Design and construction
- Architect: Foster and Partners
- Developer: Zeckendorf family

= 50 United Nations Plaza =

Residential skyscraper in Manhattan, New York

50 United Nations Plaza is a residential condominium building in Manhattan, New York City. The 44-story tower, designed by Norman Foster's architectural firm Foster and Partners, is the first residential high-rise building in the United States designed by Foster. It is variously described as having 87 or 88 apartments.

==History==
The vacant lot was acquired by Zeckendorf Development for US$160 million in 2007. On November 14, 2012, the Zeckendorf family announced the beginning of construction, alongside Israeli billionaire investor Eyal Ofer as a partner. It was topped out during July 2013.

== Tenants ==
In April 2015, the government of Qatar acquired four apartments (19B, 33B, 27B, and Penthouse 35) for a combined total of US$45 million. By July 2015, the penthouse, which has an outdoors swimming-pool, was listed on the real estate market for US$70 million.

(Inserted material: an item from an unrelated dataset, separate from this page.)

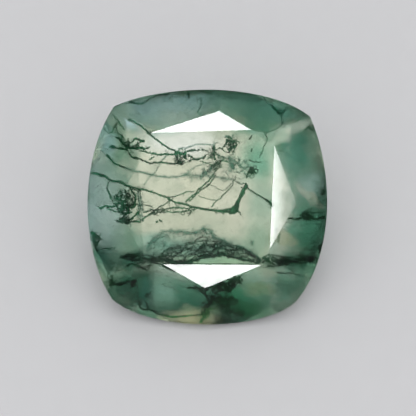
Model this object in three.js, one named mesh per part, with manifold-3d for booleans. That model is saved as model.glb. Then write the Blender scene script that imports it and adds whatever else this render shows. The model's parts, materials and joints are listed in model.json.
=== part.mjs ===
// A cushion-cut moss agate that lies on one of its lower facets. Millimetres, +Z up.
//
// The stone is laid out in a frame of its own, as a gem cutter sees it face up: u runs to the right
// across the table, v runs up it, and w points straight out of it. w = 0 is the height at which the
// crown facets run out at the girdle. A blank with four bowed sides is cut back by one flat plane
// after another, as on a faceting machine, and the finished stone is then tipped over on to its rest.
import * as THREE from "three";
import { mergeVertices } from "three/addons/utils/BufferGeometryUtils.js";
import Module from "manifold-3d";

const wasm = await Module();
wasm.setup();

// Heights and depths along w. The four main facets below the girdle aim at one point, CULET_DEPTH
// down, and CULET_TRIM is taken off that point to leave a small flat culet.
const TABLE_HEIGHT = 1.9;
const STAR_APEX_HEIGHT = 1.45;
const GIRDLE_THICKNESS = 0.35;
const CULET_DEPTH = 4.75;
const CULET_TRIM = 0.25;

// Slopes away from the table, in degrees.
const CORNER_FACET_SLOPE = 12;
const GIRDLE_FACET_SLOPE = 47;
const LOWER_CORNER_SLOPE = 38.5;

// Places along a side's curve, from its start to its end. The crown facets of each half side run out
// at w = 0 at its quarter, where the girdle is at its thinnest.
const NEAR_QUARTER = 0.25;
const MIDDLE = 0.5;
const FAR_QUARTER = 0.75;

const CURVE_STEPS = 20;
const BLANK_MARGIN = 1;
const CUTTER_SIZE = 40;

// The four corners of the girdle, as [u, v].
const TOP_LEFT = [-5.45, 5.88];
const BOTTOM_LEFT = [-5.54, -5.36];
const BOTTOM_RIGHT = [5.12, -5.52];
const TOP_RIGHT = [5.98, 5.29];

// The left, bottom, right and top sides, in order round the stone as seen face up. Each bows out from
// start to end as one curve pulled by two handles. Its star facet meets the table along tableEdge and
// comes down to a point at apex. The left star is out of sight in the photo, so its apex is a guess.
const SIDES = [
  {
    start: TOP_LEFT,
    handles: [[-7.53, 2.84], [-7.46, -2.56]],
    end: BOTTOM_LEFT,
    tableEdge: [[-4.01, 2.48], [-3.69, -2.91]],
    apex: [-5.22, 0.26],
  },
  {
    start: BOTTOM_LEFT,
    handles: [[-3.4, -7.24], [3.06, -7.32]],
    end: BOTTOM_RIGHT,
    tableEdge: [[-2.57, -3.28], [3.16, -3.32]],
    apex: [-0.15, -4.67],
  },
  {
    start: BOTTOM_RIGHT,
    handles: [[7.5, -2.81], [7.37, 2.22]],
    end: TOP_RIGHT,
    tableEdge: [[3.6, -2.38], [3.87, 3.59]],
    apex: [5.15, 0.22],
  },
  {
    start: TOP_RIGHT,
    handles: [[3.51, 7.34], [-2.7, 7.23]],
    end: TOP_LEFT,
    tableEdge: [[2.54, 4.48], [-3.31, 4.31]],
    apex: [0.68, 5.59],
  },
];

// Which of the sides has the main facet that the stone lies on.
const RESTING_SIDE = 1;

const STONE_COLOUR = 0x8fa99a;
const STONE_ROUGHNESS = 0.12;

const UP = new THREE.Vector3(0, 0, 1);
const DOWN = new THREE.Vector3(0, 0, -1);

// The point [u, v] at a height w.
function at([u, v], w) {
  return new THREE.Vector3(u, v, w);
}

// The point of a side's curve at t, which runs from 0 to 1, as [u, v].
function alongSide(side, t) {
  const [start, first, second, end] = [side.start, ...side.handles, side.end].map(([u, v]) => {
    return new THREE.Vector2(u, v);
  });
  const point = new THREE.CubicBezierCurve(start, first, second, end).getPoint(t);
  return [point.x, point.y];
}

// A cutting plane through three points, facing away from the inside of the stone.
function planeThrough(a, b, c) {
  const plane = new THREE.Plane().setFromCoplanarPoints(a, b, c);
  return plane.distanceToPoint(new THREE.Vector3()) > 0 ? plane.negate() : plane;
}

// A cutting plane that leaves the level line from a to b outwards and downwards (or upwards, below
// the girdle, where the slope is negative).
function planeFromEdge(a, b, slopeDegrees) {
  const outward = new THREE.Vector3().subVectors(b, a).cross(UP).normalize();
  if (outward.dot(a) < 0) outward.negate();
  const slope = THREE.MathUtils.degToRad(slopeDegrees);
  const lean = Math.sign(slope) * Math.cos(slope);
  const normal = outward.multiplyScalar(Math.abs(Math.sin(slope))).addScaledVector(UP, lean);
  return new THREE.Plane().setFromNormalAndCoplanarPoint(normal, a);
}

function asSolid(geometry) {
  const bare = geometry.index ? geometry.toNonIndexed() : geometry.clone();
  bare.deleteAttribute("normal");
  bare.deleteAttribute("uv");
  const merged = mergeVertices(bare);
  const mesh = new wasm.Mesh({
    numProp: 3,
    vertProperties: new Float32Array(merged.attributes.position.array),
    triVerts: new Uint32Array(merged.index.array),
  });
  return new wasm.Manifold(mesh);
}

function asGeometry(solid) {
  const { vertProperties, triVerts } = solid.getMesh();
  const geometry = new THREE.BufferGeometry();
  geometry.setAttribute("position", new THREE.BufferAttribute(vertProperties, 3));
  geometry.setIndex(new THREE.BufferAttribute(triVerts, 1));
  return geometry;
}

// Everything outside a cutting plane, as a block that stands on it.
function cutterOn(plane) {
  const block = new THREE.BoxGeometry(CUTTER_SIZE, CUTTER_SIZE, CUTTER_SIZE);
  block.translate(0, 0, CUTTER_SIZE / 2);
  block.applyQuaternion(new THREE.Quaternion().setFromUnitVectors(UP, plane.normal));
  const foot = plane.coplanarPoint(new THREE.Vector3());
  block.translate(foot.x, foot.y, foot.z);
  return asSolid(block);
}

// The blank: the girdle's outline, taller than the finished stone.
function makeBlank() {
  const outline = new THREE.Shape();
  outline.moveTo(...TOP_LEFT);
  for (const { handles, end } of SIDES) outline.bezierCurveTo(...handles[0], ...handles[1], ...end);
  const depth = TABLE_HEIGHT + CULET_DEPTH + 2 * BLANK_MARGIN;
  const blank = new THREE.ExtrudeGeometry(outline, {
    depth,
    bevelEnabled: false,
    curveSegments: CURVE_STEPS,
  });
  return blank.translate(0, 0, -CULET_DEPTH - BLANK_MARGIN);
}

// The planes of the crown: the table, then each side's star, its two bezels and the small facet that
// takes off the table's corner between this side and the next.
function crownPlanes() {
  const table = new THREE.Plane().setFromNormalAndCoplanarPoint(UP, at([0, 0], TABLE_HEIGHT));
  const planes = [table];
  SIDES.forEach((side, index) => {
    const next = SIDES[(index + 1) % SIDES.length];
    const [edgeStart, edgeEnd] = side.tableEdge.map((point) => at(point, TABLE_HEIGHT));
    const apex = at(side.apex, STAR_APEX_HEIGHT);
    planes.push(planeThrough(edgeStart, edgeEnd, apex));
    planes.push(planeThrough(edgeStart, apex, at(alongSide(side, NEAR_QUARTER), 0)));
    planes.push(planeThrough(edgeEnd, apex, at(alongSide(side, FAR_QUARTER), 0)));
    planes.push(planeFromEdge(edgeEnd, at(next.tableEdge[0], TABLE_HEIGHT), CORNER_FACET_SLOPE));
  });
  return planes;
}

// The main facet of a side runs from the middle of the side down to the culet. The four mains face
// square to each other, starting with the left one.
function mainPlane(index) {
  const middle = at(alongSide(SIDES[index], MIDDLE), -GIRDLE_THICKNESS);
  const culet = at([0, 0], -CULET_DEPTH);
  const across = new THREE.Vector3(0, -1, 0).applyAxisAngle(UP, (index * Math.PI) / 2);
  return planeThrough(middle, culet, culet.clone().add(across));
}

// The planes below the girdle: the mains, the corner mains, two girdle facets a side and the culet.
function pavilionPlanes() {
  const culetFlat = at([0, 0], CULET_TRIM - CULET_DEPTH);
  const planes = [new THREE.Plane().setFromNormalAndCoplanarPoint(DOWN, culetFlat)];
  SIDES.forEach((side, index) => {
    planes.push(mainPlane(index));
    const corner = at(side.end, -GIRDLE_THICKNESS);
    const along = new THREE.Vector3(-corner.y, corner.x, 0);
    planes.push(planeFromEdge(corner, corner.clone().add(along), -LOWER_CORNER_SLOPE));
    const middle = at(alongSide(side, MIDDLE), 0);
    for (const [t, far] of [[NEAR_QUARTER, side.start], [FAR_QUARTER, side.end]]) {
      const quarter = at(alongSide(side, t), -GIRDLE_THICKNESS);
      const strike = new THREE.Vector3().subVectors(at(far, 0), middle);
      planes.push(planeFromEdge(quarter, quarter.clone().add(strike), -GIRDLE_FACET_SLOPE));
    }
  });
  return planes;
}

function makeStone() {
  const cutters = [...crownPlanes(), ...pavilionPlanes()].map(cutterOn);
  const solid = cutters.reduce((left, cutter) => left.subtract(cutter), asSolid(makeBlank()));
  const material = new THREE.MeshStandardMaterial({
    color: STONE_COLOUR,
    roughness: STONE_ROUGHNESS,
    metalness: 0,
    flatShading: true,
  });
  const stone = new THREE.Mesh(asGeometry(solid), material);
  stone.name = "moss_agate";
  return stone;
}

// The stone is tipped until its resting facet faces straight down.
const stone = makeStone();
stone.quaternion.setFromUnitVectors(mainPlane(RESTING_SIDE).normal, DOWN);

// The part's origin is the middle of its box, on the surface that it lies on.
const part = new THREE.Group();
part.add(stone);
const box = new THREE.Box3().setFromObject(part, true);
stone.position.set(-(box.min.x + box.max.x) / 2, -(box.min.y + box.max.y) / 2, -box.min.z);

export default part;
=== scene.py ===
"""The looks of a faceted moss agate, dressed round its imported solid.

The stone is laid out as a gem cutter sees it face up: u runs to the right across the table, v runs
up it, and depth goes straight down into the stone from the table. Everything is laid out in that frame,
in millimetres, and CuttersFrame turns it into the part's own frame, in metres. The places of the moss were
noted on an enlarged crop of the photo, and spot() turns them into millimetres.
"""

import json
import logging
import math
import random
from dataclasses import dataclass, field
from enum import Enum
from typing import ClassVar, Sequence

import bpy
from mathutils import Matrix, Vector
from mathutils.bvhtree import BVHTree


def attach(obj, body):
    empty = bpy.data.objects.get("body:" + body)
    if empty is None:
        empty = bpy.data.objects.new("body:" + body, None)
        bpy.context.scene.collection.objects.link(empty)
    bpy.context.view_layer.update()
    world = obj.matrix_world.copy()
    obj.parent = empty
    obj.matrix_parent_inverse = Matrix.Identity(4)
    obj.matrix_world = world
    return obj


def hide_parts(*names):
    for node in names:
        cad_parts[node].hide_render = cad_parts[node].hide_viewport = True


LOG = logging.getLogger("moss_agate")
MM = 0.001

# How many pixels the photo has each way, and how large one is on the stone.
PHOTO_PIXELS = 416
PHOTO_PIXEL_MM = 0.058333

# The enlarged crop that the moss was noted on has six units to a pixel, counted from its upper left
# corner. That corner's place on the stone is given here in millimetres, and the table's edges in units.
CROP_UNIT_MM = 0.0097222
CROP_LEFT_MM = -7.1458
CROP_TOP_MM = 7.4375
TABLE_LEFT = 330
TABLE_RIGHT = 1115
TABLE_TOP = 290
TABLE_BOTTOM = 1112

# Strands that lie wholly under the sloping crown facets stay this near the surface, in millimetres.
CROWN_DEPTH = 0.1

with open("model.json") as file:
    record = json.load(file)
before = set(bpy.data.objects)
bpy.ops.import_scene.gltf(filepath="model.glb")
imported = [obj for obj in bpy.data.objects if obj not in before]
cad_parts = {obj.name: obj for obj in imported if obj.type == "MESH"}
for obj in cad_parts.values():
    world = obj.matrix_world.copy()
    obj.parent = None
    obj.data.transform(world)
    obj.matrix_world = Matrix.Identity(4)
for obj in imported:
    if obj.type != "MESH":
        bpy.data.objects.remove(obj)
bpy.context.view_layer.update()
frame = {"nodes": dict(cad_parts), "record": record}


def linear(red: float, green: float, blue: float) -> tuple[float, float, float, float]:
    """Turn a display colour into the linear colour that a shader takes.

    Args:
        red: Red, from 0 to 255.
        green: Green, from 0 to 255.
        blue: Blue, from 0 to 255.

    Returns:
        The linear colour, with an alpha of 1.
    """
    values = []
    for part in (red, green, blue):
        share = part / 255
        values.append(share / 12.92 if share <= 0.04045 else ((share + 0.055) / 1.055) ** 2.4)
    return (values[0], values[1], values[2], 1.0)


def deselect_all() -> None:
    """Leave nothing selected, so that an operator acts on the new piece alone."""
    for item in bpy.context.selected_objects:
        item.select_set(False)


def make_active(item: bpy.types.Object) -> None:
    """Select one object alone and make it the active one.

    Args:
        item: The object that the next operators act on.
    """
    deselect_all()
    item.select_set(True)
    bpy.context.view_layer.objects.active = item


def apply_modifiers(item: bpy.types.Object) -> None:
    """Apply every modifier of an object, in order.

    Args:
        item: The object, whose mesh takes the modifiers' shape.
    """
    make_active(item)
    for modifier in list(item.modifiers):
        bpy.ops.object.modifier_apply(modifier=modifier.name)


@dataclass(frozen=True)
class CuttersFrame:
    """The stone as its cutter sees it, face up.

    Attributes:
        table_middle: The middle of the table, in metres in the part's frame.
        out: The direction straight out of the table.
        up: The direction up the table, as it is seen face up.
        right: The direction to the right across the table.
    """

    table_middle: Vector
    out: Vector
    up: Vector
    right: Vector

    @classmethod
    def from_record(cls, record: dict) -> "CuttersFrame":
        """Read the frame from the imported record's mount on the table.


        Returns:
            The cutter's frame.
        """
        mount = next(item for item in record["mounts"] if item["name"] == "table_face")
        out = Vector(mount["axis"]).normalized()
        right = Vector((1, 0, 0))
        return cls(Vector(mount["pos_m"]), out, out.cross(right), right)

    def place(self, u: float, v: float, depth: float) -> Vector:
        """Turn a place in the cutter's frame into a point of the part's frame.

        Args:
            u: Millimetres to the right of the table's middle.
            v: Millimetres above the table's middle.
            depth: Millimetres below the table's plane.

        Returns:
            The point, in metres.
        """
        return self.table_middle + (self.right * u + self.up * v - self.out * depth) * MM

    def tilt(self) -> float:
        """The angle by which the stone is tipped about its right-hand direction, in radians."""
        return math.atan2(-self.out.y, self.out.z)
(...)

In 2015, the New Zealand Ministry of Foreign Affairs and Trade purchased a unit at 50 UN Plaza for US$7.9 million (slightly under NZ$11 million) for its permanent representative to the UN. The real estate deal formally listed the purchaser as "her Majesty the Queen in right of New Zealand" because Queen Elizabeth II, as monarch, was New Zealand's head of state.

After previously leasing a penthouse at the Waldorf-Astoria hotel for its Ambassador to the United Nations, the United States government relocated the ambassadorial residence to 50 United Nations Plaza. The United States initially rented a 40th floor penthouse apartment, but later purchased a different penthouse on the 37th floor. Nikki Haley was the first ambassador to reside in the 40th floor penthouse, which rented at US$58,000 per month. The 37th-floor, five-bedroom, six-and-a-half-bath penthouse was purchased in May 2019 for $15.85 million.

In November 2017, Neil and Mindy Grossman purchased unit 29A at 50 United Nations Plaza, for US$5.65 million.

In 2019, the British Government acquired a 5,893-square-foot full-floor penthouse on the 38th floor of 50 United Nations Plaza, for the UK's trade commissioner for North America and consul general in New York, Antony Phillipson, for 12 million British pounds, or about US$15.8 million. Zeckendorf Development said at the time that more than 80% of the building's units had been sold. The British Foreign Office's purchase of the residence as a "grace and favour" home was criticized by some in Britain, as it came during a long period of austerity measures.

In 2018, a three-bedroom unit in the building was offered for rent at US$19,000 a month. In 2022, six apartments in the building were listed for rent, including the penthouse, which at the time was listed for $75,000 a month; a foreign tenant was in the process of leasing that unit.

In 2020, the Consulate General of Kuwait purchased Penthouse 40 in the building for US$16.1 million.